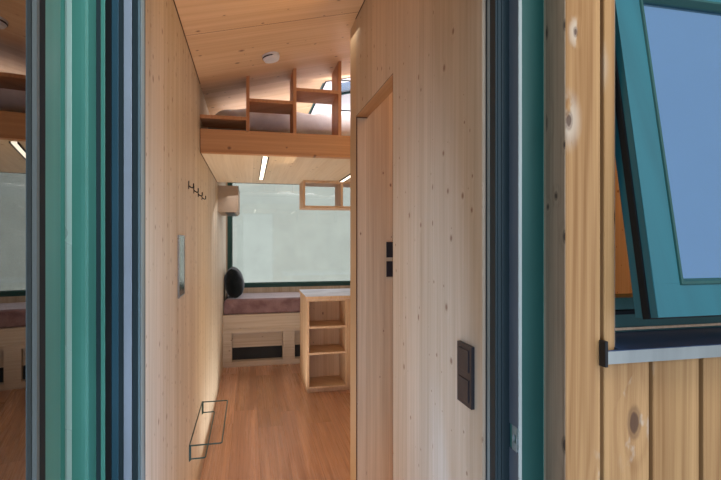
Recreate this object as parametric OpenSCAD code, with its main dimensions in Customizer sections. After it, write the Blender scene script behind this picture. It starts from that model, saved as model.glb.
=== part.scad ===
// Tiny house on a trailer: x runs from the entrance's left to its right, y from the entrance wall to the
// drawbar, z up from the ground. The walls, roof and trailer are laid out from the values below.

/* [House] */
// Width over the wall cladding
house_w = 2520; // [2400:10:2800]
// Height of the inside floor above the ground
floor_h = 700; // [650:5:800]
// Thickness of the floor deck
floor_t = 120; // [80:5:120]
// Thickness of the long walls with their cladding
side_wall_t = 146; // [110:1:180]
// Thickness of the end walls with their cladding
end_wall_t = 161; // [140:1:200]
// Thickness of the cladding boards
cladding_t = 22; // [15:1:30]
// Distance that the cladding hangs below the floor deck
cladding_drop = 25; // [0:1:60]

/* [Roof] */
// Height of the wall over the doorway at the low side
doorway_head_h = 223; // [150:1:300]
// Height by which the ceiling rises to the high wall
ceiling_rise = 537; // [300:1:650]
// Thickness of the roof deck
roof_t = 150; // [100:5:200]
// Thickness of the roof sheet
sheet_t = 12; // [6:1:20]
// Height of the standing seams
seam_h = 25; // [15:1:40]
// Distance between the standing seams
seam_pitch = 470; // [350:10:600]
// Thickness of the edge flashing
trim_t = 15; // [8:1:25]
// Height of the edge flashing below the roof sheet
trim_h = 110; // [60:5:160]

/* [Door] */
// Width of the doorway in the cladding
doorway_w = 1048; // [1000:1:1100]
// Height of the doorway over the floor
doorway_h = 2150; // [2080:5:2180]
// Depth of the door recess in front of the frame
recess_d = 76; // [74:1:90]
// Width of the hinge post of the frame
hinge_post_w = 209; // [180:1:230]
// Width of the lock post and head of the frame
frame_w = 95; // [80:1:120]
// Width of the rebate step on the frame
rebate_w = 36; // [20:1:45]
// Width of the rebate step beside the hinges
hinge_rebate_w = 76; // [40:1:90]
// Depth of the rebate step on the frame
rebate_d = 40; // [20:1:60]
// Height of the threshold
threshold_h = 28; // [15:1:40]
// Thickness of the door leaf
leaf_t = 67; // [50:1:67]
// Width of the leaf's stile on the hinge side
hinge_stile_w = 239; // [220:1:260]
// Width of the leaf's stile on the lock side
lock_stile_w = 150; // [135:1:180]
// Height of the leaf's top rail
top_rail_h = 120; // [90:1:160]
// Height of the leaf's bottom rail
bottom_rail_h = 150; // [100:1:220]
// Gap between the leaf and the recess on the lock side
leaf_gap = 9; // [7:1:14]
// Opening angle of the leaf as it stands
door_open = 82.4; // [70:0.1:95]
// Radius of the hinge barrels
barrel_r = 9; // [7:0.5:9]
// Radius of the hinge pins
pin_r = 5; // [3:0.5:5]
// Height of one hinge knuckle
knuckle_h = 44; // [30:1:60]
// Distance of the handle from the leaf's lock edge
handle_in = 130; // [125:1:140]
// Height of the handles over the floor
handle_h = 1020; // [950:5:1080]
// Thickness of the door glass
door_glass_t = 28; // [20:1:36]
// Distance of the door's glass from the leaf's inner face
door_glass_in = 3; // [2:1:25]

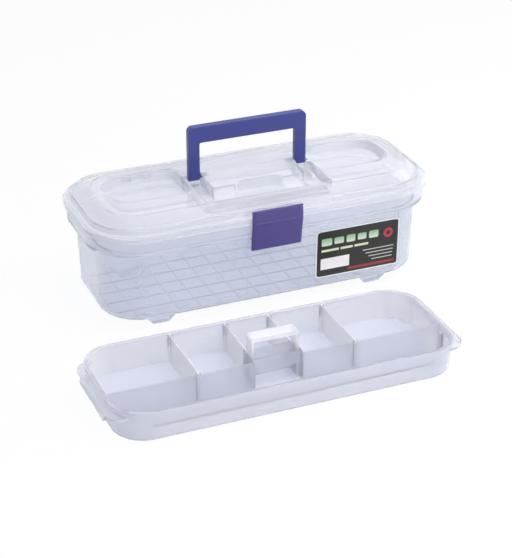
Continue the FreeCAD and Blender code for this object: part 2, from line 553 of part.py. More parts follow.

** Required task **
Output only the lines from the top of the entries through the one holding "cladding_drop = 25; // [0:1:60]", copied exactly.

** Task solution **
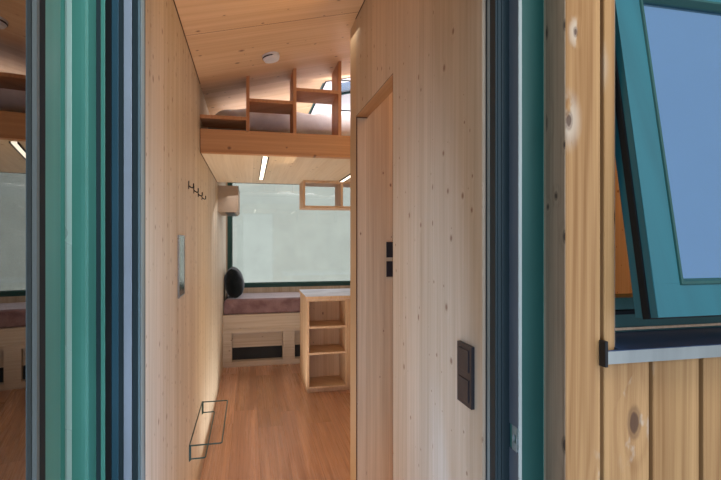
Recreate this object as parametric OpenSCAD code, with its main dimensions in Customizer sections. After it, write the Blender scene script behind this picture. It starts from that model, saved as model.glb.
=== part.scad ===
// Tiny house on a trailer: x runs from the entrance's left to its right, y from the entrance wall to the
// drawbar, z up from the ground. The walls, roof and trailer are laid out from the values below.

/* [House] */
// Width over the wall cladding
house_w = 2520; // [2400:10:2800]
// Height of the inside floor above the ground
floor_h = 700; // [650:5:800]
// Thickness of the floor deck
floor_t = 120; // [80:5:120]
// Thickness of the long walls with their cladding
side_wall_t = 146; // [110:1:180]
// Thickness of the end walls with their cladding
end_wall_t = 161; // [140:1:200]
// Thickness of the cladding boards
cladding_t = 22; // [15:1:30]
// Distance that the cladding hangs below the floor deck
cladding_drop = 25; // [0:1:60]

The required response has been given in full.